The new server started off a bit shakily, being able to boot from neither its CD-ROM nor its 18GB SCSI hard disk. Fortunately I was able to revive each of these simply by re-seating the cables and interface board. Also it had a dying case fan, easily replaced. After a bit of playing, I got it up and running with the newly-released FreeBSD 6.0. And after that, about 12 straight hours of building software to upgrade it to the latest Gnome (I should confess to violating the upgrade instructions by not reading a good-sized book during this process - sleep beckoned).

So far so good. Migrating stuff from the old server has been going well: apache, samba, mysql, etc. Then it came time to get my printer working with the new server. One of the reasons for migrating was to get quicker printing thanks to faster postscript rendering.

I checked that the parallel port was enabled in the bios, and was being detected by the kernel. There were some tweaks required, but it looked OK. The dmesg output showed a parallel port, and the /dev/lp0 device was being created correctly.

Now to install CUPS. portinstall -sr cups does the trick, and after a bit of configuration I start it up. Following the documentation, I check to see that that the available printer ports are detected using the ipinfo -v command. Then the problem strikes: the parallel port is missing from the list of available ports. Which makes it hard to install a printer.

So I reflexively applied the most obvious troubleshooting step: hit google with likely search terms.

There were a few hits but none of them looked very helpful. One person suggested that the printer would behave like this when it was out of ink (and mine wasn’t). So I turned the logging up to maximum. I tried setting the parallel port to polled mode (which failed, and in retrospect this should have been a clue to the real problem). I had even started downloading the source code to see if I could see what was going on. Yes, really.

While doing this I thought that I wasn’t going to get the printer working before a reasonable hour. So I decided to back out and re-attach the printer to the old server so that Wifey could do some printing in the morning. Peering back to the rats-nest of cables behind my desk it then dawned on me that I hadn’t plugged the printer into the new server. It was still attached to the old server. D’oh!

Plug it in, bingo, port detected, printer installed!

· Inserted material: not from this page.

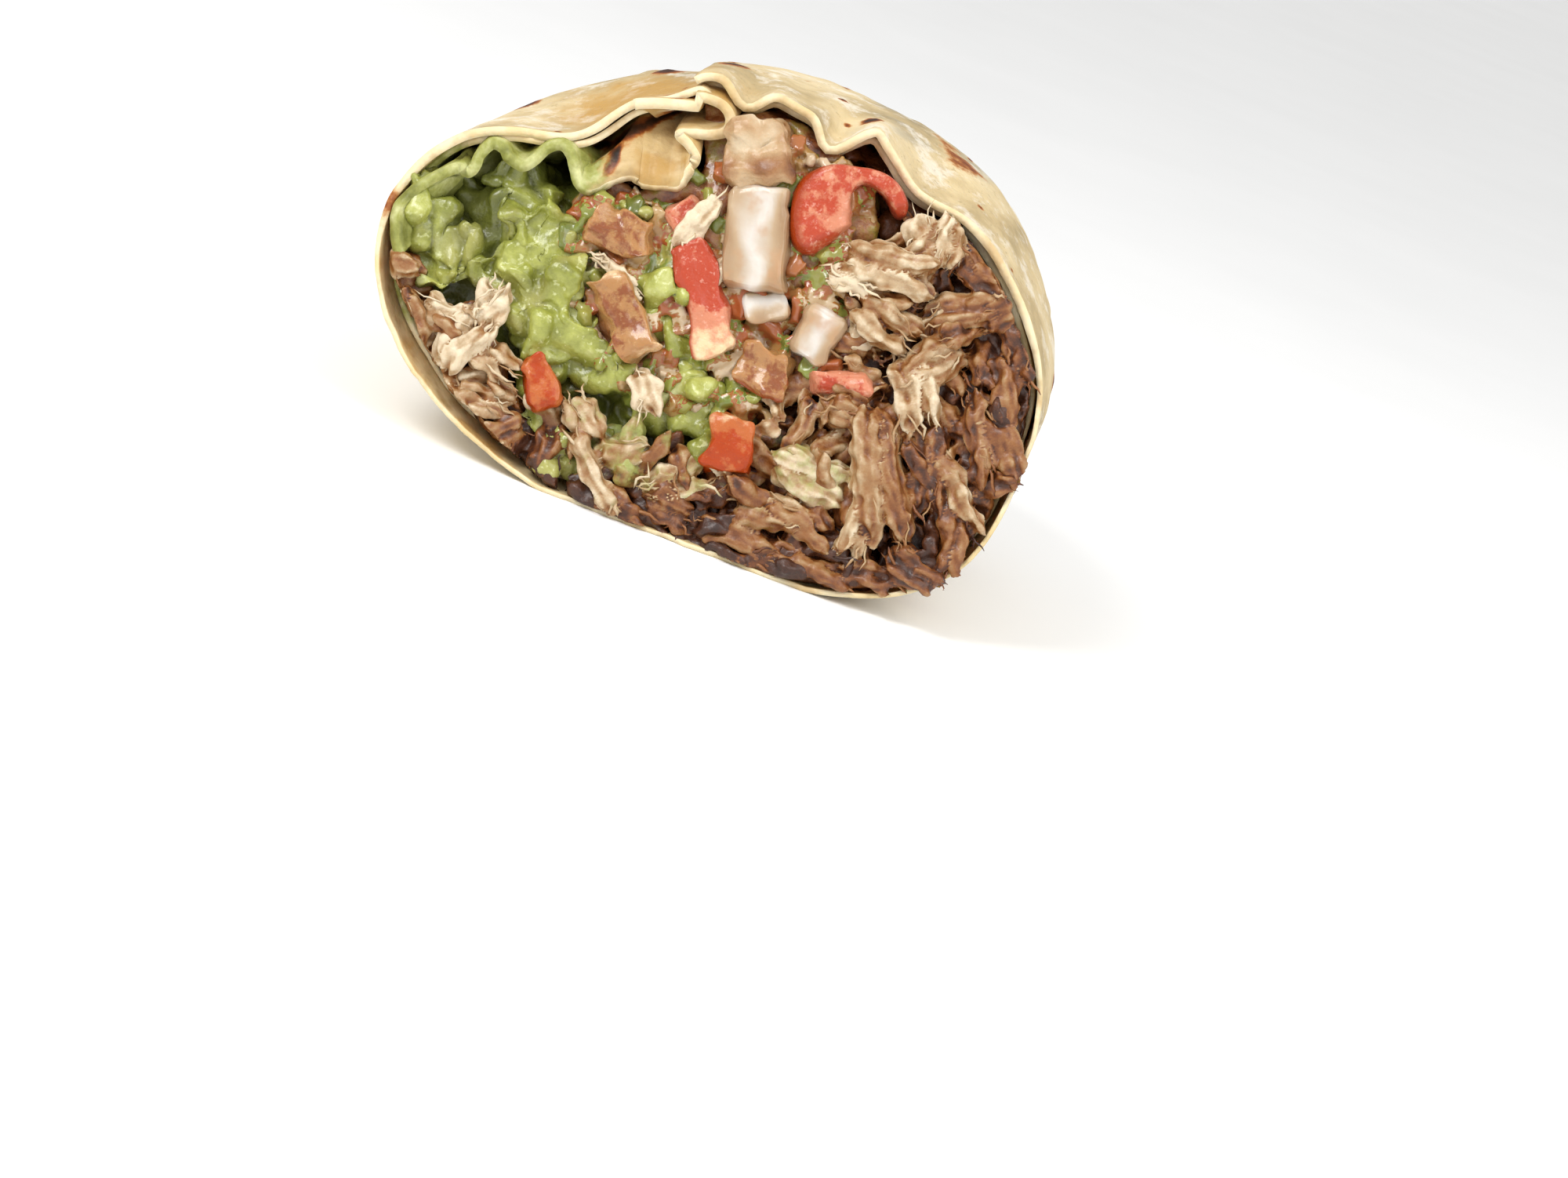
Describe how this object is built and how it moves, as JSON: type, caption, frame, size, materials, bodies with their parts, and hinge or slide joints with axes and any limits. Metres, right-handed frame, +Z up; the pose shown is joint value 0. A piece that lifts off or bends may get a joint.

OK, so I know it was my fault really. But surely CUPS could have at least returned an error message, or some sort of indication that the port was there but it didn’t have anything attached? After all, it managed to detect my serial port, even though nothing was attached to that. Hmmph.

2 Comments

Posted by
Julian
2005-11-15 11:43:52 -0600
#

I would laugh, but...


Posted by
peter
2005-11-15 11:43:52 -0600
#

what is it you do again? somthin to do with computers, right?